Suppose that the UK, in a fit of constitutional innovation, decided both to slim down the Commons and have an elected Senate of the Regions. There are nine regions in England. (Primarily statistical entities, they used to be called Government Operating Regions, but now they’re just Regions). Add that to Scotland, Wales, and Northern Ireland, and you have 12 territorial units to represent. The geometric mean of 412 is a fraction under 70. Pleasingly, this would mean that the UK could move from having 1,410 representatives (650 in the Commons and about 760 in the Lords) to exactly one-third of this number: 400 in the Commons, plus 70 in the Senate.
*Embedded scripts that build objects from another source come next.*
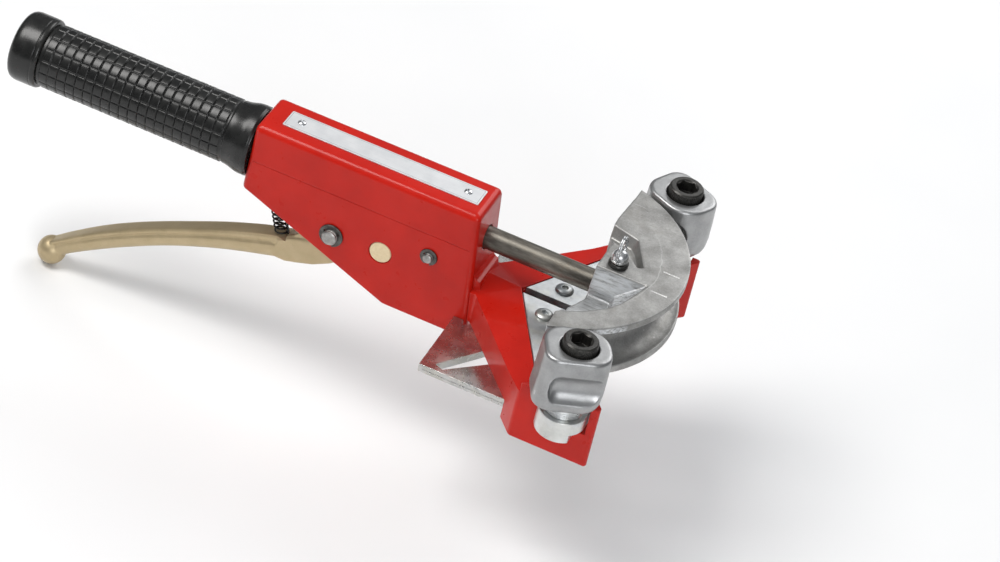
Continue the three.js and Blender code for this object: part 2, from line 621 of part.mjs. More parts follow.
function triggerLever() {
  const head = [
    [-58, -27], [-59.5, -36], [-65, -45.2], [-73, -52], [-82, -57], [-92, -60.6],
    [-101, -62.6], [-107, -63.6], [-107, -52], [-104, -49], [-95, -43.2], [-88.5, -36],
    [-86, -25], [-83, -16.5], [-77.5, -12], [-72, -11], [-66, -12.3], [-60, -17.8],
  ];
  const ball = new THREE.SphereGeometry(7.8, 16, 10).translate(-226.6, 0, -120.2);
  return cut(
    join(
      slabY(head, -5.2, 5.2),
      common(slabY(head, -7.5, 7.5), bar("y", 17, -10, 10, PIVOT)),
      leverArm(),
      solid(ball)),
    bar("y", PIVOT_R + 0.06, -20, 20, PIVOT),
    block(-90, -50, -5.6, 5.6, -19.6, 0),          // gap between the cheeks
    bar("y", DRIVE_R + 0.05, -20, 20, DRIVE, 16),
    block(-110, -98.5, -8, 8, -48.5, -40));        // flat under the return spring
}

piece("trigger_lever", triggerLever(), "gold");

// ---------------------------------------------------------------- pawls and springs
function drivePawl() {
  const outline = rounded([
    [-75, -14.5], [-74, -17.3], [-70.5, -17.6], [-60.5, -9.6],
    [-58.2, -6.5], [-60.6, -7.0], [-70, -11.8], [-73.5, -11.6],
  ], [1, 1, 1, 0.3, 0, 0.3, 0.5, 1], 2);
  return cut(slabY(outline, -2.2, 2.2), bar("y", DRIVE_R + 0.05, -5, 5, DRIVE, 20));
}

function holdingPawl() {
  const outline = rounded([
    [-15.2, -13.5], [-16.4, -18.2], [-22, -18.6], [-35.5, -10.2],
    [-38.4, -6.5], [-34.6, -7.2], [-24, -9.4], [-16.6, -9.3],
  ], [1.5, 1.5, 1.5, 0.3, 0, 0.3, 1, 1.5], 2);
  return cut(slabY(outline, -4, 4), bar("y", HOLD_R + 0.06, -6, 6, HOLD));
}

const SPRINGS = {
  drive: { axis: "y", radius: 2.35, wire: 0.38, from: 2.75, to: 5.1, turns: 3, place: DRIVE },
  hold: { axis: "y", radius: 3.5, wire: 0.45, from: 4.7, to: 10.2, turns: 5, place: HOLD },
  lever: {
    axis: "z", radius: 3.6, wire: 0.5, from: -47.9, to: -27.6, turns: 9,
    place: [-103.3, 0], lean: -0.345,
  },
};

piece("drive_pawl_pin", bar("y", DRIVE_R, -7.4, 7.4, DRIVE, 20), "steel");
piece("drive_pawl", drivePawl(), "steel");
piece("drive_pawl_spring", coil(SPRINGS.drive), "steel");
piece("holding_pawl", holdingPawl(), "steel");
piece("holding_pawl_spring", coil(SPRINGS.hold), "steel");
piece("lever_return_spring", coil(SPRINGS.lever), "steel");

group.position.set(...ORIGIN_SHIFT);

export default group;
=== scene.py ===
# Hand-operated ratchet tube bender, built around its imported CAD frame.
# Pieces are laid out in millimetres from the ram axis at the housing's front face: +x is forward,
# towards the former, +y is left and +z is up. `piece` moves them into the row frame, in metres.
import math

import bmesh
import bpy
from mathutils import Matrix, Vector
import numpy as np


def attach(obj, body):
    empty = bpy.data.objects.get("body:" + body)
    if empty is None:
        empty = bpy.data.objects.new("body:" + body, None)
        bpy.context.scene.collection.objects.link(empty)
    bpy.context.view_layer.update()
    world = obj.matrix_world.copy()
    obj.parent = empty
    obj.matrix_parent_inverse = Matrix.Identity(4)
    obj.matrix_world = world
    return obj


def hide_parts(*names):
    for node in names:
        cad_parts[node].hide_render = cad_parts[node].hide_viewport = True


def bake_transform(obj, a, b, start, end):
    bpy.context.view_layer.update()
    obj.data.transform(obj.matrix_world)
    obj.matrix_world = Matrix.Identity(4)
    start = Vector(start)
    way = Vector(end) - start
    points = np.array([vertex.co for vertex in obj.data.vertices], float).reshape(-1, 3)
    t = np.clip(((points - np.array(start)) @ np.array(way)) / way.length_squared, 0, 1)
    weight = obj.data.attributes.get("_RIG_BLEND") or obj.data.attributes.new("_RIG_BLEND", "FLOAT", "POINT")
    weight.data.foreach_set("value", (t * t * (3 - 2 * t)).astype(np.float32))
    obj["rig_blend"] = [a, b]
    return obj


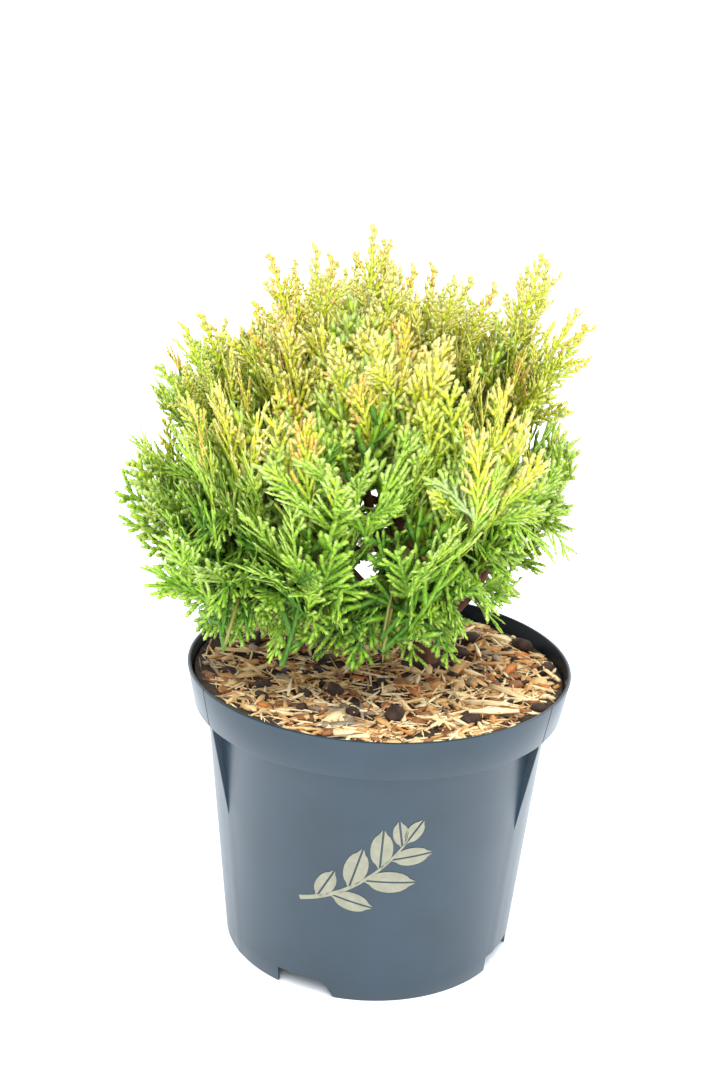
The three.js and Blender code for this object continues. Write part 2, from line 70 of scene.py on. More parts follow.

I doubt that the government or the Conservative Party had Rein Taagepera in mind when they proposed a smaller Commons. A smaller Commons would need new constituency boundaries, and the Conservatives have long thought that redrawn boundaries would benefit them electorally. But the taint of possible partisan benefit shouldn’t obscure the fact that the Commons is oversized: compared both to the predictions of Taagepera’s model, and to other countries with similar populations. Germany, with a population of 80m, makes do with only 631 representatives in the Bundestag. France, with a population of 66m, finds 577 deputies to the National Assembly to be quite sufficient. Only Italy (with a population slightly smaller than the UK) has a similarly over-sized parliament.

I don’t suggest that mathematical aesthetics should determine major issues of constitutional reform entirely—but it’s a start. If neither theory nor the practice of other countries can justify the number of MPs, then do we really need so many?